The transformation of the space serves as a great representation of her company in general. “When I first started my company in 2014 and it was just me working day in and day out, I rented a small workspace in a friend’s large warehouse in Costa Mesa and co-officed with a few other creative friends,” Mindy recalls. “As my business grew, and as our team expanded, we outgrew our office space and knew we needed to find a larger home. We looked all over Orange County for months, hoping to find a space that could transition into a cool design studio, but truthfully, we couldn’t find anything that worked well for us. It was either too expensive or too small or too run down or just not the right fit.”

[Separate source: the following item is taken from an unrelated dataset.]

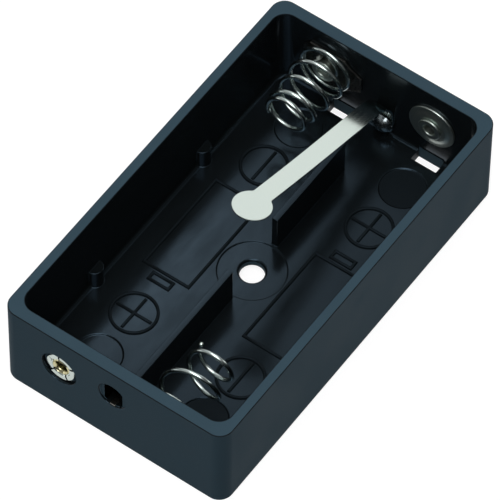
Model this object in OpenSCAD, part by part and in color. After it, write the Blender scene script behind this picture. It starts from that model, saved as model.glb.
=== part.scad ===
// Two-cell battery holder: an open moulded tray for two AA cells side by side,
// with riveted contacts, coil springs and a spring-steel strap that keeps the cells in.
// Millimetres. X is the width, Y the length with the strap's rivet at the back, Z up from the base.

/* [Tray] */
// outside length
box_length = 60; // [50:0.5:75]
// outside width
box_width = 34; // [30:0.5:45]
// height of the walls above the base
box_height = 14.5; // [10:0.25:20]
// thickness of the two long walls at the rim
side_wall = 1.35; // [0.8:0.05:2.5]
// thickness of the two end walls
end_wall = 1.8; // [1.2:0.05:3]
// how much thicker the long walls are at the floor than at the rim
side_draft = 0.3; // [0:0.05:0.8]
// thickness of the floor
floor_thickness = 1.75; // [1.2:0.05:3]
// radius of the outer upright corners
corner_radius = 2; // [1:0.1:5]
// radius of the inner upright corners
inner_corner_radius = 2; // [0.5:0.1:3]

/* [Floor] */
// thickness of the rib between the cells
rib_thickness = 0.9; // [0.6:0.05:2]
// height of the rib's top above the base
rib_top = 7.4; // [4:0.1:12]
// distance from the middle to where the front rib ends
front_rib_end = 4.85; // [4.6:0.05:10]
// distance from the middle to where the rear rib begins
rear_rib_start = 4.7; // [4.6:0.05:10]
// distance from the middle to where the rear rib ends
rear_rib_end = 19.9; // [12:0.1:24]
// diameter of the fixing screw hole in the middle
screw_hole_diameter = 3.3; // [2:0.1:5]
// diameter of the round seat for the screw head
screw_recess_diameter = 9.1; // [5:0.1:12]
// depth of the round seat for the screw head
screw_recess_depth = 0.15; // [0.05:0.05:1]
// chamfer at the top of the screw hole
screw_hole_chamfer = 0.25; // [0:0.05:0.6]
// straight length of the screw hole below its chamfer
screw_hole_land = 0.8; // [0.4:0.05:1.2]
// how far the underside's countersink is wider than the screw hole, all round
screw_countersink = 0.9; // [0:0.05:2]
// diameter of the four ejector rounds in the floor
ejector_diameter = 6.2; // [3:0.1:8]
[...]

Mindy and her team knew if they wanted to take on a new space and everything that goes with it, they needed to find a diamond in the rough. “Flash forward a few months… that diamond just so happened to pop up right next door to our old office space, and it was newly vacant,” she exclaims. “It was formerly an old roofing showroom that had been there for what looked like an eternity, and it was very run down.” Mindy and her close friend, Kayla Adams, decided to take over the space together and co-office. “It was a big leap for us, and having a partner to do it with made it a little less scary from a financial standpoint,” the designer says. “Around the same time, we co-founded a furniture company, Hati Home, together alongside our friends who were living in Bali, so our new studio space quickly turned into a multipurpose destination that housed all of our creative endeavors.”
For the first year, they all shared the space together, but soon Mindy’s growing businesses called for more space. They took over the entire building and began a major remodel — admittedly tackling the property as if it was their own building or home. Next to nothing stayed in its original form and everything was addressed, from the flooring and finishes, to space plans and drywall, to insulation and lighting. Mindy says the beauty of finding an old, rundown building like this one is that the design possibilities are limitless. She muses, “Because of that, we had the freedom to reimagine the space to be what we needed most.”
Of course, the biggest challenge was working with such an old property. “For as much charm as is intrinsic to the space, it presented a lot of obstacles that kept us scratching our heads,” she recalls. “We didn’t have a T.I. budget from our landlord either, so every dollar we put into the building had to have purpose, function and form because it was coming out of our own pocket and ultimately serves as a reflection of our company. It forced us to get very resourceful, determine where to splurge a bit and where to get creative, and how to plan for a workspace that could transform right alongside us each year as our business continues to grow and evolve.”
In the slideshow, Mindy shares a bit about the transformation of each area of the building, from the creative studio to the showroom. Though Covid-19 has shifted the “typical work day” a little bit, Mindy Gayer Design Co. is still thriving. “I love having a studio space that feels like a reprieve in the midst of very busy schedules for all of us. It makes such a big difference to work alongside people you love and respect, and because we work together so closely every single day, it’s really important to me that we have a work space where we all enjoy being, and one where we feel we can be creative and productive,” she smiles. “Our studio days look a little different now with more scattered schedules, and when we’re not in the studio together, I miss the faces, the convos, and the rapport that comes from all being together under one roof. I’ve never been more thankful for our design studio than I have this year – I love being there and I love that it’s a safe-haven in the midst of our current crazy world.”